I felt it important to start trying other options. Ni200 has been well covered. Titanium works great - as long as you don't overheat the coil. I like SS316L a lot, but I can taste it blindfolded. And while kanthal has been the recent standard, it goes bad pretty quickly, and the "usable" life of a kanthal coil is really based on a vaper's tolerance for how nasty they will allow the coil to get before swapping it out for a new one.
 

pulsevape

Diamond Contributor
Member For 4 Years
I agree I vape ss mesh, and I rarely dry burn a wick and coil to clean it....I just throw them away and build fresh...because the flavor is affected too much from dry burning.yo can clean a wick, but it's the wire that gets gunked up.
 

kismetcapitan

Member For 3 Years
Member For 2 Years
Member For 1 Year
I found a working TCR to use TC with this platinum wire: 0.01042. The number I kept finding was 0.00392 but that doesn't work when programmed into my RX200, most likely because that's the TCR for 100% pure platinum, and I'm using 95% platinum, which has a higher resistance. The TCR of 0.01042 I got off an engineering paper about thermocouples and the use of platinum in temperature sensor applications.

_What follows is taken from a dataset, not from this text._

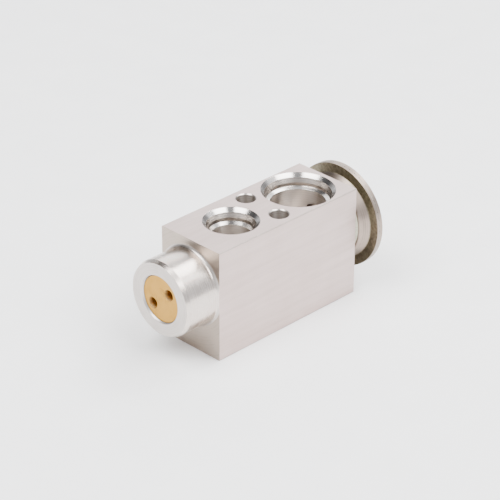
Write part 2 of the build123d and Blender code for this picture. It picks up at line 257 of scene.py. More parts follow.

Using TC is greatly increasing the interval between coil cleanings; in straight power mode, I had to degunk the coils every other day. While this just meant pulling the wick, dry firing for 5 seconds, then rewicking, the longer I can stretch the interval between cleanings, the more the benefit of using platinum coils becomes evident in terms of saving time and maintenance, while also remaining the cleanest tasting wire I've come across.